Как правило, периодические издания демонстрируют «провинциальную гордость» в своих дебютных выпусках, цитируя видных деятелей культуры и декларируя прочную связь с известными личностями, родившимися в этом регионе или городе. Первый номер еженедельной газеты «Новая провинция» (Муром, октябрь 1995 г.) открывается такими словами: «Уже самим названием мы хотели бы выразить отстраненность от узкополитических тем, ибо провинция пока имеет устойчивый иммунитет от этой болезни “больших городов”»[38]
. В том же номере, в рубрике «Провинция и провинциалы», высказывания академика Дмитрия Лихачева сопоставляются с высказываниями местного экскурсовода С. Масленниковой. Цитируются слова Лихачева: «Мы ждем обновления нашей жизни именно из провинции. Мы верим в провинцию и во все то русское, что она сохранила». По словам Масленниковой, провинция – «не географическая, а скорее моральная категория». «Провинция, – продолжает она, – сильна людьми (все великие люди вышли из провинции) и особенным чувством любви к Родине»[39]. Ни в этом, ни в последующих номерах о провинции как концепции больше не упоминается; в соответствии с заявленной направленностью, «Новая провинция» отныне посвящена местным новостям и политике. Точно так же, объяснив выбор названия в первом номере, «Провинциалка» (Сергиев Посад, с 1995 г.) в дальнейшем сосредоточивает свое внимание на женской теме. В числе других местных газет – «Провинциальный экспресс» (Кимры, с 1996 г.), «Провинциальная мысль» (Ставрополь, с 1994 г.) и «Провинциальные хроники» (Выкса, Нижегородская область, с 1991 г.).Более поздняя «Ивановская провинция» (Шуя, Ивановская область, с 2002 г.), бывшие «Городские новости», объясняет смену названия тем, что «шуйских читателей редакция будет знакомить со всеми интересными и значимыми событиями, происходящими на земле Шуйской». «Провинциальное слово» (Гвардейск, Калининградская область, с 2002 г.) в первом выпуске обещает стать трибуной «для открытого и честного обмена мнениями о делах и заботах районных»[40]

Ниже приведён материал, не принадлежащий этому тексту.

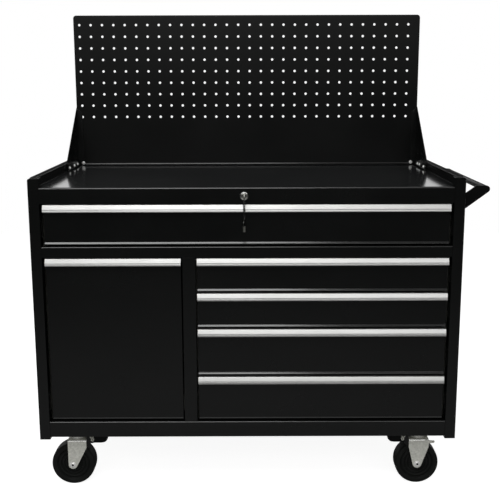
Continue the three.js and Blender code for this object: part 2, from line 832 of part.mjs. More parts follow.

. Третий номер включает в себя озаглавленное «Страна сильна провинцией» интервью на целую страницу с депутатом областного совета, в котором он обсуждает проблемы и заботы области, ни словом не затрагивая провинцию как концепцию. В заключение эту тему формально поднимает интервьюер – вопросом, правда ли, что «провинциальный очаг вновь обречен просить огня». «Да, – отвечает депутат, – но важно то, что в России поняли значение и место муниципальной власти во властной вертикали. Осознали, что страна сильна провинцией»[41]. Трюизм, открывающий и завершающий интервью с местным политиком, подтверждает тот факт, что местные провинциальные органы власти, так же как и их провинциальные избиратели, признают и используют престиж самого слова «провинция», однако не проявляют никакого интереса к его концептуальным смыслам.В отличие от «Российской провинции» и «Русской провинции», эти местные издания не принимают открытого участия в дискурсе национального самоопределения. Тем не менее выбор названий и его стандартное обоснование отражают два важных итога провинциального дискурса двух последних десятилетий. Во-первых, недоверие к столице усилилось в результате децентрализации экономики, когда контроль Москвы над экономическим и культурным развитием регионов ослабел. Во-вторых, переоценка роли провинции обеспечила ее политическую и культурную элиту готовым набором положительно окрашенной лексики, пригодной для использования в самых разных целях. Само существование такого набора подтверждает изменения в символической географии страны и важное место провинции в формирующейся герметичной модели национальной идентичности. Теперь провинция выступает в русской культуре и идеологии претендентом на роль, традиционно отводимую Западу, – роль Другого.
Таким образом, оба элемента бинарной оппозиции «провинция – столица» находятся в процессе пересмотра.
Так же как и символическая власть Москвы, «буквальная» власть столицы, основанная на культурном и экономическом превосходстве, за последние два десятилетия оказалась подорванной. Продолжающийся распад концепции столицы ясно просматривается в многочисленных и множащихся далее именованиях различных городов по всей России «столицами». Такая привилегия города или поселка иногда может быть оправдана географическими и административными реалиями – например, когда Екатеринбург называют столицей Урала, Новосибирск – столицей Сибири, а Владивосток – столицей Дальнего Востока. Однако зачастую обоснования далеко не столь очевидны и кажутся надуманными, а то и притянутыми искусственно. Чаще всего подобные названия появляются на официальных сайтах различных городов, и вокруг них строится риторика официальных речей городских властей.